* SOURCE MATERIAL *

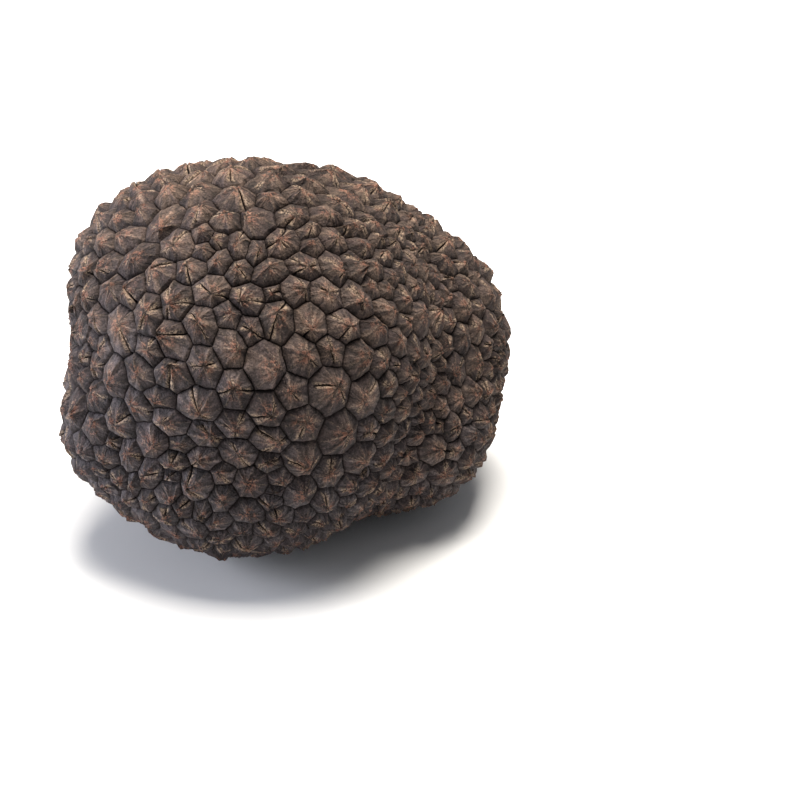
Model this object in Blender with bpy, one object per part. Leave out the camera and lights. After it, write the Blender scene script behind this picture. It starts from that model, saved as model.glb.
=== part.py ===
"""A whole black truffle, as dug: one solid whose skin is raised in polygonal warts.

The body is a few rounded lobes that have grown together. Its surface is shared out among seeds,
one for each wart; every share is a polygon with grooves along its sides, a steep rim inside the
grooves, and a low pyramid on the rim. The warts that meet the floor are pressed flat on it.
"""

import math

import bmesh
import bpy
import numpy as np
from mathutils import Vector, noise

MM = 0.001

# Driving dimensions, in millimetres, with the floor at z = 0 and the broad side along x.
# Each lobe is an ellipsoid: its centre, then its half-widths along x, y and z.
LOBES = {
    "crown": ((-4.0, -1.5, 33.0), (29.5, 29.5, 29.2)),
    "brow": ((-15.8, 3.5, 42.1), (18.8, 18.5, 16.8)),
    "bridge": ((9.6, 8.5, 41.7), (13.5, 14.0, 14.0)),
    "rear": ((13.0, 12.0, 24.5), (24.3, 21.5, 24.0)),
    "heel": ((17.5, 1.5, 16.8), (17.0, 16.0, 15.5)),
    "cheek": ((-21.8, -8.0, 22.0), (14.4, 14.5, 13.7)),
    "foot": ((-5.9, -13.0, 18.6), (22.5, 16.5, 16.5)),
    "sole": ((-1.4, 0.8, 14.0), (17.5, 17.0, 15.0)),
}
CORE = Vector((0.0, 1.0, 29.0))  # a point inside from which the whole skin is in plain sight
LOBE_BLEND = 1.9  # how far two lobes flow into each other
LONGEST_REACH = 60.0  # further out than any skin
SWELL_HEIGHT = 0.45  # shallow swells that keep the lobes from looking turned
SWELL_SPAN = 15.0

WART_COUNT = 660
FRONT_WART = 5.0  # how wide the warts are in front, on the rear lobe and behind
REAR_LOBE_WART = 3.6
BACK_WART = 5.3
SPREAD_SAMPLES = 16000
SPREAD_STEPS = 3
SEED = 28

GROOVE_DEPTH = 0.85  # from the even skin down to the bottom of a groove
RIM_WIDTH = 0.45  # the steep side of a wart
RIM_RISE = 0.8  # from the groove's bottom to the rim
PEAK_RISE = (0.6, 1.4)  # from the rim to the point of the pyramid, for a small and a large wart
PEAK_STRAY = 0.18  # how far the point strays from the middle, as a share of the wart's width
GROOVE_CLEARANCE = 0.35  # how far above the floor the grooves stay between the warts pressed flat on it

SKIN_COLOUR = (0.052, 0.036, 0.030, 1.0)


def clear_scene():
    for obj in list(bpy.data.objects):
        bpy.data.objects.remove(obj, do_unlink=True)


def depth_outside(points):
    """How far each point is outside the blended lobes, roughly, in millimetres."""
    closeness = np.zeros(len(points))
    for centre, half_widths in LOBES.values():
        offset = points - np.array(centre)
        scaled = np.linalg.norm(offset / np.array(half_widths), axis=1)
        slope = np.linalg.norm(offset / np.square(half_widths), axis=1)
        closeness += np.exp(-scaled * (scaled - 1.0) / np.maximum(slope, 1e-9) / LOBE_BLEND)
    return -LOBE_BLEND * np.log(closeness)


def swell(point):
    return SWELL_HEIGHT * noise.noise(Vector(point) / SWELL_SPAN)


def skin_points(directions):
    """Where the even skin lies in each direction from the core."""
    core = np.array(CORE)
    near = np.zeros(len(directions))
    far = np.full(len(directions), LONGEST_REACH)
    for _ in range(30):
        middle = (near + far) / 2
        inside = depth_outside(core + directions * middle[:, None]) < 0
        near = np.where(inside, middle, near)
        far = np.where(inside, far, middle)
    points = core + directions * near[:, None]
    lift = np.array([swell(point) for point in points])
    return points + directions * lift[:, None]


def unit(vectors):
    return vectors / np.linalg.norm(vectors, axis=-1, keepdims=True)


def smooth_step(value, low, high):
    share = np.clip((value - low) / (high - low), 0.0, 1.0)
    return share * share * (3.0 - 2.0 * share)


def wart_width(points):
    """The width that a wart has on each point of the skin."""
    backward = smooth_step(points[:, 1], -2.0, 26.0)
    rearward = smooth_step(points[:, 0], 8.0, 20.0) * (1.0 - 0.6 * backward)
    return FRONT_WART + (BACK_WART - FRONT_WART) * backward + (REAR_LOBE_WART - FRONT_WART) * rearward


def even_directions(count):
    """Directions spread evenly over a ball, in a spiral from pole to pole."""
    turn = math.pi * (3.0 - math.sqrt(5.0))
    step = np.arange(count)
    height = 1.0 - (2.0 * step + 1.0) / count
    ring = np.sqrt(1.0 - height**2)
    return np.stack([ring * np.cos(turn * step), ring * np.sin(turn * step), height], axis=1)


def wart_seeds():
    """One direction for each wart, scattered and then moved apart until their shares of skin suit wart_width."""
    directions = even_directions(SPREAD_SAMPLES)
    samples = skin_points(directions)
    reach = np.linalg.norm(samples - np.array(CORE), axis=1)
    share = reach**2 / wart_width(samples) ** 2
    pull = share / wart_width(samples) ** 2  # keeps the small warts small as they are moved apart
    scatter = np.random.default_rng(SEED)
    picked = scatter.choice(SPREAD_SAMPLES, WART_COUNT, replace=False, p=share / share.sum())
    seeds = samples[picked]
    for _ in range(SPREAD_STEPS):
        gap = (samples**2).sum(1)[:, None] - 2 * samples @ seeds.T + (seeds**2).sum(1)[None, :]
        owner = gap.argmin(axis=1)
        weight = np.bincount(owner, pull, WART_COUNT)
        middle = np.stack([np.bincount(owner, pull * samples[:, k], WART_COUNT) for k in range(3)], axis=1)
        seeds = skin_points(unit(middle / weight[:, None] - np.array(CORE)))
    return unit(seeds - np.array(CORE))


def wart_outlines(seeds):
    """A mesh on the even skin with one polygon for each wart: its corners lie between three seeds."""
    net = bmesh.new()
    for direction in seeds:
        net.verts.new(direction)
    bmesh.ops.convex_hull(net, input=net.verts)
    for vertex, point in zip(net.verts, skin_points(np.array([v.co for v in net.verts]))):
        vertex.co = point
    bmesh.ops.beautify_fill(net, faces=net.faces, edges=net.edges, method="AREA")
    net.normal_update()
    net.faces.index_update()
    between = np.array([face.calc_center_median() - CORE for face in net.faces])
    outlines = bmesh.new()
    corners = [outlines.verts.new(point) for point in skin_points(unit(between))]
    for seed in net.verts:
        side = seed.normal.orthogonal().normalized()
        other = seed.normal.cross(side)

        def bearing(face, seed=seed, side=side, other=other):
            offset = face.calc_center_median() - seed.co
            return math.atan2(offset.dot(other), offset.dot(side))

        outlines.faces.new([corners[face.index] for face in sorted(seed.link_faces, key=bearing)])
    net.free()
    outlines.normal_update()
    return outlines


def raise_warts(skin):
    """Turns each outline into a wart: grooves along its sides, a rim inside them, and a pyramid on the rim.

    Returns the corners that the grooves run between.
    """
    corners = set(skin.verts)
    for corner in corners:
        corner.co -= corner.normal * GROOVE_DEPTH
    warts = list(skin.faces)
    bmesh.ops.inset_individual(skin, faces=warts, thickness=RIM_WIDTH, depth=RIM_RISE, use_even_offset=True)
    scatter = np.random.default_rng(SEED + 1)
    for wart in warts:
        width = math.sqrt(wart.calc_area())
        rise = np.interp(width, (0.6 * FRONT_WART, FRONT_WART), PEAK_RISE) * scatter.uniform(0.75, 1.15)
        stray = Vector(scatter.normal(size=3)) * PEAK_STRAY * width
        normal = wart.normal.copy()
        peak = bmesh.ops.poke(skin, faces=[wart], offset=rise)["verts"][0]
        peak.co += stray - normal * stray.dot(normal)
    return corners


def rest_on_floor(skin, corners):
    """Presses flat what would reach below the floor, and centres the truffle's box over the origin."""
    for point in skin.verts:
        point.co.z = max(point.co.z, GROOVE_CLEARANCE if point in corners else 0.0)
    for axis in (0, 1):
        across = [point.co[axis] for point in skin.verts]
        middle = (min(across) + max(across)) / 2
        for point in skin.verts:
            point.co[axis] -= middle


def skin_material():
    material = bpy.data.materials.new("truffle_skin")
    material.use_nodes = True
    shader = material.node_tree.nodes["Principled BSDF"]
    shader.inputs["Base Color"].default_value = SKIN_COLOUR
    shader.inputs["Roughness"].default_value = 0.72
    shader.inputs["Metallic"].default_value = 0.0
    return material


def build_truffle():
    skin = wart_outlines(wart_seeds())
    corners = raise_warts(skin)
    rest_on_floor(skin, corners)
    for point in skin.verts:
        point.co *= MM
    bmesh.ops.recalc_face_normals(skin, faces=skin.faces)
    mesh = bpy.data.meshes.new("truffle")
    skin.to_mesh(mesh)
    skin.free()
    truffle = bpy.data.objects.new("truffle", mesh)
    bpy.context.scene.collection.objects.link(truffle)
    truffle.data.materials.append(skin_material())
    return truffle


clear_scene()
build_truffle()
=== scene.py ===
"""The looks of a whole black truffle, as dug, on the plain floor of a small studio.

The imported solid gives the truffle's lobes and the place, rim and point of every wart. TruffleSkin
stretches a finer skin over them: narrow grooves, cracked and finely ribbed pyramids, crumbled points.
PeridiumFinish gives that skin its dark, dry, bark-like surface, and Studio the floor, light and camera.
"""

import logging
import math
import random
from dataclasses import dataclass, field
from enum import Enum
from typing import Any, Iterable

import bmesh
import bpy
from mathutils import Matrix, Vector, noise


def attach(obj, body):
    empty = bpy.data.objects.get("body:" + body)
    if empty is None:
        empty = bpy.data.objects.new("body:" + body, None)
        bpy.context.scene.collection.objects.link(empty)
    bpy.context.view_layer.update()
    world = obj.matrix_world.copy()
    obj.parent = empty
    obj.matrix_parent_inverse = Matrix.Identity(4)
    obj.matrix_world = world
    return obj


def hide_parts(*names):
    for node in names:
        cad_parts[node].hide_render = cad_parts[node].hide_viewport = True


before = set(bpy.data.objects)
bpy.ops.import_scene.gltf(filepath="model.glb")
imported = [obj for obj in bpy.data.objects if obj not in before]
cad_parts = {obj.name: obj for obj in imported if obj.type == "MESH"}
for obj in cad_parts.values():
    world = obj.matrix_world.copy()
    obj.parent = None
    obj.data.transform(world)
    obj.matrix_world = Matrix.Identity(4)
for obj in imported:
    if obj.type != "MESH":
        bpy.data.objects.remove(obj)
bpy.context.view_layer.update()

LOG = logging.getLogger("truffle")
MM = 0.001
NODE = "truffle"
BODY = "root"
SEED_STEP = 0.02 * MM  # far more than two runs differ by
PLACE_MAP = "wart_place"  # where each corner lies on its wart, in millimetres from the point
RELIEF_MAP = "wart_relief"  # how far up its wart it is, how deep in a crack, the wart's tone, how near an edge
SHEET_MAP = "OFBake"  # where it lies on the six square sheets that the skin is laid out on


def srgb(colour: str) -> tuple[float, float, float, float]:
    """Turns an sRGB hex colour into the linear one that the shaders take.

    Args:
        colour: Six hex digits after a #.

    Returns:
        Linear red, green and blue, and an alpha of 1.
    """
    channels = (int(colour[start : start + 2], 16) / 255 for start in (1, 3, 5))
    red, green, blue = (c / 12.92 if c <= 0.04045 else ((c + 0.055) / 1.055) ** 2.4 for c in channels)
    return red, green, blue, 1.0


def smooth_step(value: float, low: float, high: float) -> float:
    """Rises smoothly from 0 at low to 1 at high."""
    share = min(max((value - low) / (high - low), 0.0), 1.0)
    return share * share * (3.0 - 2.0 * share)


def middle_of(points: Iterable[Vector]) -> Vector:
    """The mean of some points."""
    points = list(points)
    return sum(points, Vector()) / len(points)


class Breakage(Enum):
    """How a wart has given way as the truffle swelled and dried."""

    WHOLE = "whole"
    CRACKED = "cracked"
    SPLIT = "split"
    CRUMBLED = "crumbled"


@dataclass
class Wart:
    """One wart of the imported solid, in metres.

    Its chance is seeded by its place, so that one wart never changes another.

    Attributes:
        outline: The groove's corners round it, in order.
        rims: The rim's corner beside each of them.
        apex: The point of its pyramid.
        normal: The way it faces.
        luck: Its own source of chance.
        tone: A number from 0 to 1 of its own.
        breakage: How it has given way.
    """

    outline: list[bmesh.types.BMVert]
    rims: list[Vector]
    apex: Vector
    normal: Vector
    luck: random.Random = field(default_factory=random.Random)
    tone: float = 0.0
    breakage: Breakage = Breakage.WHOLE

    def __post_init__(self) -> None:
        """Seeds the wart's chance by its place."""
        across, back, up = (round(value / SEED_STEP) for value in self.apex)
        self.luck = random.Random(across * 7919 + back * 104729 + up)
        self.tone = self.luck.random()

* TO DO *
Retype the portion of the data above that starts on the line with "bpy.context.scene.collection.objects.link(truffle)" and finishes on the line with "bpy.data.objects.remove(obj)", including both of those lines.

* ANSWER FOR THIS EXERCISE *
    bpy.context.scene.collection.objects.link(truffle)
    truffle.data.materials.append(skin_material())
    return truffle


clear_scene()
build_truffle()
=== scene.py ===
"""The looks of a whole black truffle, as dug, on the plain floor of a small studio.

The imported solid gives the truffle's lobes and the place, rim and point of every wart. TruffleSkin
stretches a finer skin over them: narrow grooves, cracked and finely ribbed pyramids, crumbled points.
PeridiumFinish gives that skin its dark, dry, bark-like surface, and Studio the floor, light and camera.
"""

import logging
import math
import random
from dataclasses import dataclass, field
from enum import Enum
from typing import Any, Iterable

import bmesh
import bpy
from mathutils import Matrix, Vector, noise


def attach(obj, body):
    empty = bpy.data.objects.get("body:" + body)
    if empty is None:
        empty = bpy.data.objects.new("body:" + body, None)
        bpy.context.scene.collection.objects.link(empty)
    bpy.context.view_layer.update()
    world = obj.matrix_world.copy()
    obj.parent = empty
    obj.matrix_parent_inverse = Matrix.Identity(4)
    obj.matrix_world = world
    return obj


def hide_parts(*names):
    for node in names:
        cad_parts[node].hide_render = cad_parts[node].hide_viewport = True


before = set(bpy.data.objects)
bpy.ops.import_scene.gltf(filepath="model.glb")
imported = [obj for obj in bpy.data.objects if obj not in before]
cad_parts = {obj.name: obj for obj in imported if obj.type == "MESH"}
for obj in cad_parts.values():
    world = obj.matrix_world.copy()
    obj.parent = None
    obj.data.transform(world)
    obj.matrix_world = Matrix.Identity(4)
for obj in imported:
    if obj.type != "MESH":
        bpy.data.objects.remove(obj)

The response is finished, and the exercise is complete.